February 16, 2011

My Library Roots

I'm still following Gretchen Rubin as part of my embedded librarianship project. I find her more and more useful every day. (In March I plan to do a follow-up post about the "Work" section in her book, which is the March chapter.) She recently encouraged her blog readers to think about what we did for fun when we were 10 years old. As for me, I went to the library.

This post is part of the Library Roots/Routes project, celebrating the myriad paths we've all taken. They are seeking blog posts from librarians like you and me about how we got here and where we're going. It's been a nice opportunity for me to reflect on the role of the local public library during my formative years, even though the library I ended up working in bears little resemblance to that small but valuable institution in Cary, Illinois. (It's weird to me that they have a website--since they had only a couple of rooms when I was young--but they do.)

In grade school I was part of the Book It! program every summer. I would have to carefully write out my reading list on a sheet of construction paper on which I had drawn ruled lines, evenly spaced apart. For each book I finished--my all-time favorite was The Saturdays by Elizabeth Enright--I would get a gold star next to the title. Soon the gold stars would fill up the poster, which I proudly displayed next to my closet. If I read all my summer choices, I was treated to a pizza party at the local Pizza Hut. I'm amazed that this kind of food-incentivized reading program still exists, but I can't say enough about its role in my own reading, not to mention my library-awareness.

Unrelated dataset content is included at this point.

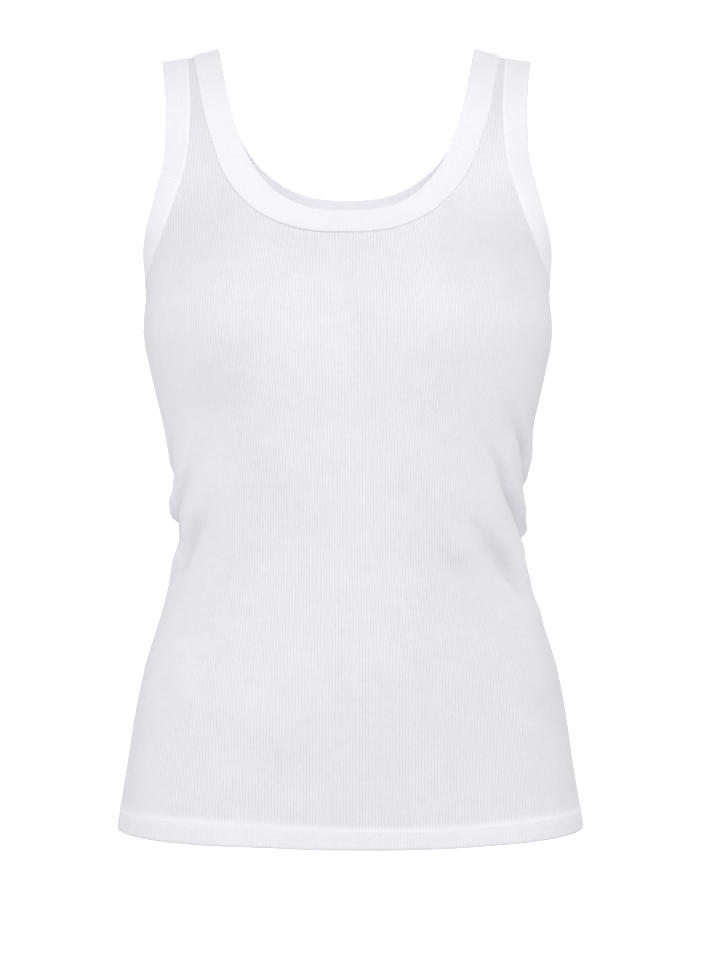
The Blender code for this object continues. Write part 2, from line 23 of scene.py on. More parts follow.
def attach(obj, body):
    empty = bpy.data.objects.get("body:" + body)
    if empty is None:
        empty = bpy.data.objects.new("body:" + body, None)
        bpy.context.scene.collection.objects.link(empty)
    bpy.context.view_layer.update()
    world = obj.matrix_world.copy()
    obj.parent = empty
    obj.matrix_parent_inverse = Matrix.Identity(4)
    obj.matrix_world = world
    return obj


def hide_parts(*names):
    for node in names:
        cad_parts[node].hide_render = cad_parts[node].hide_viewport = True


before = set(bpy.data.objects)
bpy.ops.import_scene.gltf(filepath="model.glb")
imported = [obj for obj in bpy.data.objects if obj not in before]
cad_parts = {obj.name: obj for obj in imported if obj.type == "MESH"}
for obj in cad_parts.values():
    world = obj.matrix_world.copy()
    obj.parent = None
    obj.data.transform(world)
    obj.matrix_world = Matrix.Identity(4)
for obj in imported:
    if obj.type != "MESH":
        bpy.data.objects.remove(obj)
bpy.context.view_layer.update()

log = logging.getLogger("tank_top")

CREST_HEIGHT = 0.595  # middle of a strap's crest above the hem
HOLD_HEIGHT = 0.5945  # the frame's origin above the hem
LEAN = 0.0052  # how far the garment drifts to the wearer's left for each metre down
HIP_SWAY = 0.0010  # how much further it drifts at the hips
SWAY_HEIGHT = 0.135  # where it drifts most, above the hem
SWAY_REACH = 0.055  # how far above and below that it is felt
SEAM_GAP = 0.00003  # between the front and the back at a side seam
UV_NAME = "knit"  # u counts ribs, v is metres along a rib
PAINTED_LIGHT_AND_TONE_NAME = "lighter"  # painted light and shade, with the hem's and stitch rows' own lighter tone: how much lighter the cloth is coloured than plain knit, darker below 0
GROOVE_SHADE_NAME = "groove"  # how strong the painted shade in the grooves between the ribs is
TINY = 1e-4  # the step for measuring how the form slopes
FAR = 9.0  # further off than any place on the garment
STITCH_FACES = 20  # of the icosphere that a stitch is made from


class Side(Enum):
    """Which half of the garment a panel is."""

    FRONT = -1
    BACK = 1


@dataclass(frozen=True)
class Section:
    """One level section of the form."""

    height: float
    half_width: float
    front: float  # depth from the garment's middle plane
    back: float
    gather: float  # how much closer the ribs lie towards the centre than at the sides


@dataclass(frozen=True)
class EdgePoint:
    """One point of an opening's edge."""

    height: float
    half_width: float  # distance from the garment's middle


@dataclass(frozen=True)
class Crease:
    """A soft trough, or a roll where its depth is less than 0, along a run of places on the cloth.

    A place is (around, height); around is 0 at the front's centre, 1 at the left side seam, -1 at
    the right one, and 2 or -2 at the back's centre.
    """

    path: tuple[tuple[float, float], ...]
    width: float
    depth: float
    start: float = 0.1  # shares of the depth at the path's ends
    end: float = 0.5
    peak: float = 0.6  # where along the path it is deepest
    roll: float = 0.35  # height of the ridge above it, as a share of the depth
    spread: float = 0.186  # metres to a quarter turn
    roll_offset: float = 1.7  # how far above it the ridge lies, in widths
    reach: float = 4.5  # how far off it is felt, in widths
    fineness: int = 5  # points of its smooth path to each point given

    def add_to(self, total: np.ndarray, around: np.ndarray, height: np.ndarray) -> None:
        """Adds the crease to a lift of the cloth.

        Args:
            total: how far the cloth is moved out so far, changed in place.
            around: place round the garment, in quarter turns from the front centre.
            height: height above the hem.
        """
        places = np.array(self.path) * (self.spread, 1.0)
        steps = lengths_along(places)
        even = np.linspace(0, steps[-1], self.fineness * len(steps))
        path = np.stack([smooth_curve(steps, column)(even) for column in places.T], axis=1)
        aside, room = around * self.spread, self.reach * self.width
        near = np.abs(aside - (path[0, 0] + path[-1, 0]) / 2) < np.ptp(path[:, 0]) / 2 + room
        near &= (height > path[:, 1].min() - room) & (height < path[:, 1].max() + room)
        total[near] += self.lift(path, aside[near], height[near])

    def lift(self, path: np.ndarray, aside: np.ndarray, height: np.ndarray) -> np.ndarray:
        """How far the crease moves the cloth out, less than 0 in a trough.

        Args:
            path: the crease's middle line in metres.
            aside: metres round the garment from the front centre.
            height: height above the hem.

        Returns:
            The lift at each place.
        """
        along = lengths_along(path)
        nearest = np.full(aside.shape, FAR)
        over, share = np.zeros(aside.shape), np.zeros(aside.shape)
        for start, end, before in zip(path, path[1:], along):
            length = math.dist(start, end)
            run, rise = (end - start) / length
            right, above = aside - start[0], height - start[1]
            done = np.clip((right * run + above * rise) / length, 0, 1)
            away = np.hypot(right - done * length * run, above - done * length * rise)
            closer = away < nearest
            nearest = np.where(closer, away, nearest)
            over = np.where(closer, (above * run - right * rise) * np.sign(run), over)
            share = np.where(closer, (before + done * length) / along[-1], share)
        rising = blend(self.start, 1, share / self.peak)
        falling = blend(self.end, 1, (1 - share) / (1 - self.peak))
        roll = bell(over - self.roll_offset * self.width, self.width)
        roll = roll * bell(np.maximum(nearest - np.abs(over), 0), self.width) * self.roll
        return self.depth * np.minimum(rising, falling) * (roll - bell(nearest, self.width))


@dataclass(frozen=True)
class PaintedPatch:
    """A soft patch of painted light, or of painted shade where its value is less than 0."""

    around: float  # its middle, given as a crease's places are
    height: float
    reach_around: float
    reach_height: float
    lighter: float

    def over(self, around: np.ndarray, height: np.ndarray) -> np.ndarray:
        """How much painted light the patch adds at each place, painted shade below 0."""
        across = bell(around - self.around, self.reach_around)
        return self.lighter * (across * bell(height - self.height, self.reach_height))


PAINTED_LIGHT_AND_SHADE = (  # around, height, the reach of each, and how much painted light, painted shade below 0
    PaintedPatch(-0.45, 0.478, 0.28, 0.055, -0.38),
    PaintedPatch(-0.14, 0.333, 0.45, 0.065, 0.26),
    PaintedPatch(0.55, 0.105, 0.50, 0.090, -0.24),
    PaintedPatch(-0.50, 0.343, 0.17, 0.032, -0.30),
    PaintedPatch(-0.50, 0.200, 0.22, 0.060, -0.18),
    PaintedPatch(0.52, 0.215, 0.22, 0.055, -0.24),
    PaintedPatch(-0.86, 0.300, 0.20, 0.090, 0.26),
    PaintedPatch(0.86, 0.435, 0.18, 0.035, 0.28),
    PaintedPatch(0.82, 0.194, 0.16, 0.030, 0.24),
    PaintedPatch(0.00, 0.435, 0.55, 0.032, -0.16),
)

SECTIONS = (  # height, half width, depths to the front and the back, gather
    Section(0.000, 0.1803, 0.1165, 0.116, 0.150),
    Section(0.045, 0.1726, 0.1150, 0.118, 0.140),
    Section(0.090, 0.1658, 0.1110, 0.115, 0.110),
    Section(0.130, 0.1574, 0.1055, 0.108, 0.070),
    Section(0.156, 0.1488, 0.1005, 0.101, 0.045),
    Section(0.177, 0.1424, 0.0970, 0.095, 0.025),
    Section(0.200, 0.1375, 0.0940, 0.089, 0.010),
    Section(0.225, 0.1355, 0.0925, 0.085, 0.000),
    Section(0.266, 0.1365, 0.0935, 0.083, 0.000),
    Section(0.305, 0.1422, 0.0985, 0.087, 0.000),
    Section(0.345, 0.1513, 0.1060, 0.093, 0.000),
    Section(0.380, 0.1578, 0.1115, 0.098, 0.020),
    Section(0.410, 0.1556, 0.1120, 0.100, 0.040),
    Section(0.435, 0.1567, 0.1085, 0.100, 0.090),
    Section(0.465, 0.1652, 0.1015, 0.100, 0.170),
    Section(0.490, 0.1740, 0.0925, 0.099, 0.240),
    Section(0.515, 0.1800, 0.0810, 0.094, 0.230),
    Section(0.540, 0.1840, 0.0680, 0.083, 0.140),
    Section(0.565, 0.1860, 0.0510, 0.064, 0.090),
    Section(0.582, 0.1870, 0.0340, 0.043, 0.050),
    Section(0.596, 0.1870, 0.0000, 0.000, 0.030),
)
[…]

In high school I spent my afternoons and weekends in the reference room wrestling with huge, green volumes of the Readers' Guide to Periodical Literature. I would look up references to my favorite bands, and then meticulously fill out call slips and take them downstairs where the periodicals librarian would hand me copies of People or Rolling Stone that I would then pore over for hours, learning what Michael Stipe's college major was, or obsessing over what John Linnell's mother did for a living.

This all seems significant to me now, given that I blog weekly about librarianship and can hardly resist weaving in musical references. But at the time--and the importance of this cannot be underestimated--this was all just an afterthought. I grew up at the library. Books were like air. It did not occur to me to become a librarian.

Like many of us, I had other career ideas during college, and for a number of years afterward. I studied psychology and French, and then joined the Peace Corps as a Teacher of English as a Foreign Language. Even then I didn't see too many obvious connections with librarianship, but I did select as my "secondary" or summer project the daunting (and dirty) task of organizing my school's unused warehouse of books, "cataloging" them (before I had any sense of what that meant), and suggesting possible ways teachers could use them in their respective curricula. I was becoming a librarian.

Wara Middle School, Kankalabe, Guinea, West Africa

After a short but intense career in educational testing, I found that what I really enjoyed in the workplace was wrangling technology and training other people to do so. I was fresh out of graduate school in another discipline and the thought of going back, and taking on more educational debt, seemed crazy. Still, the field I was in was not a good fit for me. Something was missing. I wasn't sure if it was technology or people or both. Enter library school.

In retrospect, the library ethic and orientation were always in me, alive and well, if dormant for many years. For me, it took having a few different jobs to realize what I was and wasn't good at, and which of my interests were simply hobbies or intellectual curiosities, as opposed to the beginnings of a profession.

Go to now. I've found a way to combine my passion for language and literacy, my teaching background, my tech skills, my people skills, my service orientation, attention to detail, steel-trap memory, and most especially my love of reading, all in one satisfying career. Those are my library roots.